Winner of the best Latin name award was this micromoth Agonopterix subpropinquella. First for the year and a species that has a couple of colour forms, with this paler form being rarer at Landguard.

Ringed Birds: Blackcaps 3, Chiffchaffs 2, Lesser Whitethroat 1, Linnet 1.

Monday 18th April 2022

What started out as a calm morning, ended up being quite exciting! Ringing was fairly good for the first few rounds, with the first lesser whitethroat of the year, and a lot of fat migrant warblers moving through.

However it was a mammal that first stole the show, a single bottlenose dolphin seen all morning moving up and down the coast. Dolphins are extremely rare in the southern north sea, and we presume this individual was lost. Interestingly, before I wrote this, a presumed minke whale was washed up further up the coast at Bawdsey, clearly conditions were right for some cetacean movement. 

The momentum was snatched back late morning as a black kite moved south from Minsmere, tracked south by birders for an hour or so, and was seen distantly from the observatory by a few lucky individuals. At least two people DIDN'T see it, and they're not salty about that at all, I don't want my first British black kite to be a speck over Felixstowe docks . . . . .or at least that's what I'll be claiming from now on.

Moth traps produced the first V- pug of the year, though this was a little lost in the cetacean/raptor excitement (frustration for some) of the day. 
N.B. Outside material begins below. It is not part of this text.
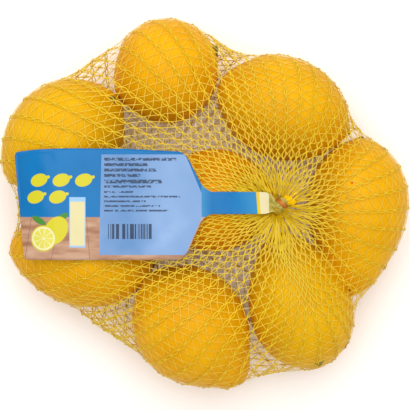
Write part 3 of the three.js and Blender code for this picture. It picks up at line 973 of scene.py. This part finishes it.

Birds Ringed: Blackcap 7, Chiffchaff 2, Lesser Whitethroat 1, Linnet 2, Robin 1

Sunday 17th April 2022

Migrants today included 3 Whitethroat, 2 Blackcap, 2 Chiffchaff, Chaffinch, Grey Wagtail, Jay, Song Thrush & Wheatear plus southbound 3 Swallow, 2 Goldfinch, 2 Skylark, Yellow Wagtail with northbound 2 Swallow.

Moth numbers still very low. Feeding on White Bryony this is the first Phtheochroa rugosana of the season which is fairly numerous here.

Ringing: 1 Blackcap, 1 Chiffchaff, 1 Grey Wagtail, 1 Jay.